Politics

The Guardian view on a new Covid strain: a more stringent lockdown beckons | Editorial


The lockdown in the south-east of England may be the shape of things to come. Sixteen million people are under new severe tier 4 restrictions and there are suggestions that these tougher new rules could be in place for months. Many more across the country have seen their plans torn up at the 11th hour. The reason for the government’s change of plan is a new strain of the virus, dubbed B117, that appears no more lethal than the original Sars-CoV-2 but is much more transmissible. European nations have banned flights from the UK, fearful that a mutant pathogen, homegrown in Kent, will spread across our borders and seas. If the new virus’s effect on the rate of transmission is as bad as government advisers’ fear then we will need a national shutdown of the kind imposed in March.

The prime minister should have acted sooner. He may not have known exactly what was driving the growth in Covid cases but ministers have been aware for a week that something was going wrong. On Tuesday, the British Medical Journal and the Health Service Journal warned that if current trends continued, even without the planned Christmas relaxation, there were likely to be 19,000 Covid patients in English hospitals by New Year’s Eve – the same as at the peak of the first wave in April.
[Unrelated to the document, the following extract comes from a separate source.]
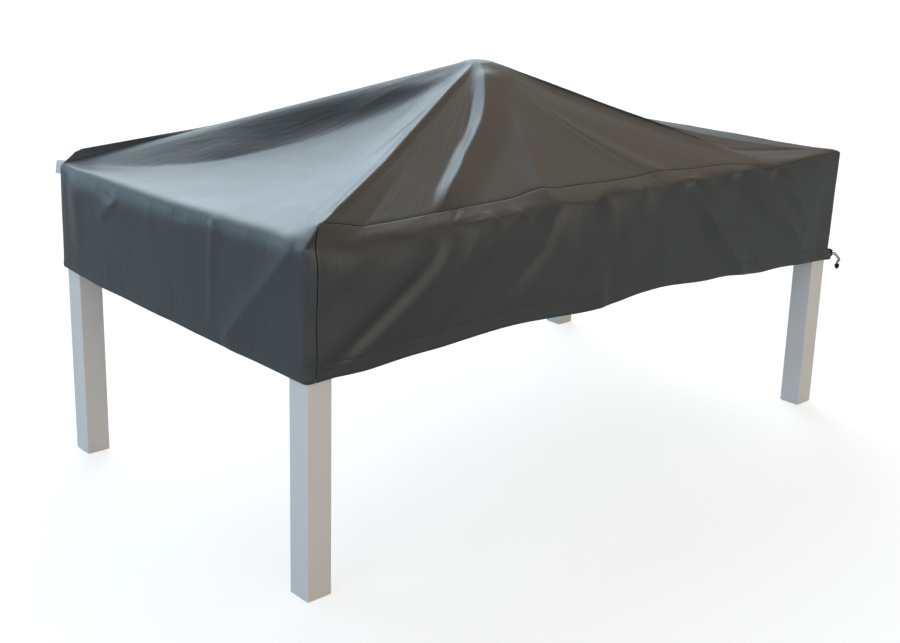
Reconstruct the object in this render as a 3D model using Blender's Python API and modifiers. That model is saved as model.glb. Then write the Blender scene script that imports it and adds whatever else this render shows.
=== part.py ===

There are calls by influential Conservative backbenchers for the health secretary, Matt Hancock, to resign, but the buck stops with his boss. On planet Boris Johnson it was all going to be terribly easy. Back here on Earth, reality has proved otherwise. Competence matters, and Mr Johnson doesn’t have it. The UK has registered a new daily record of coronavirus cases, reporting 35,928 new infections and 326 deaths on Sunday.

The most important way to reduce the emergence of new mutants is to limit the spread of the virus. For the third time in a year, the government refused to face the facts and take the necessary action until much too late. Those delays have not only cost thousands of lives but have, cumulatively, shredded the trust in authority needed to boost compliance. This is all the more frustrating as the vaccine rollout offered new hope.

More than ever, given increased infectivity, Mr Johnson needs to get an effective test-and-trace system and devise a proper support system for people to self-isolate. The prime minister ought to come up with a funded plan to make schools safe. Without these measures, Mr Johnson does not have a snowball’s chance in hell of escaping from months of lockdown purgatory. A mutant virus cannot wholly explain why we are in this mess or distract from the other failures that have led us here. The government ought to pursue a zero-Covid strategy that Independent Sage has long advocated.

Compliance should not and cannot rely upon coercion. Had the government been wiser in setting rules, and more effective in communicating the regulations and advice and the reasons for them, it would not now be in the absurd position of sending police to urge people not to board trains home. Over this year, goodwill has not only been drained by the cumulative effect of lockdown, but squandered by official incompetence, the flouting of lockdown by Dominic Cummings and the discovery that while millions are struggling economically, the chumocracy has prospered from government handouts dished out with little scrutiny. That the bulk of the public still wants to do the right thing is despite, not because, of the government.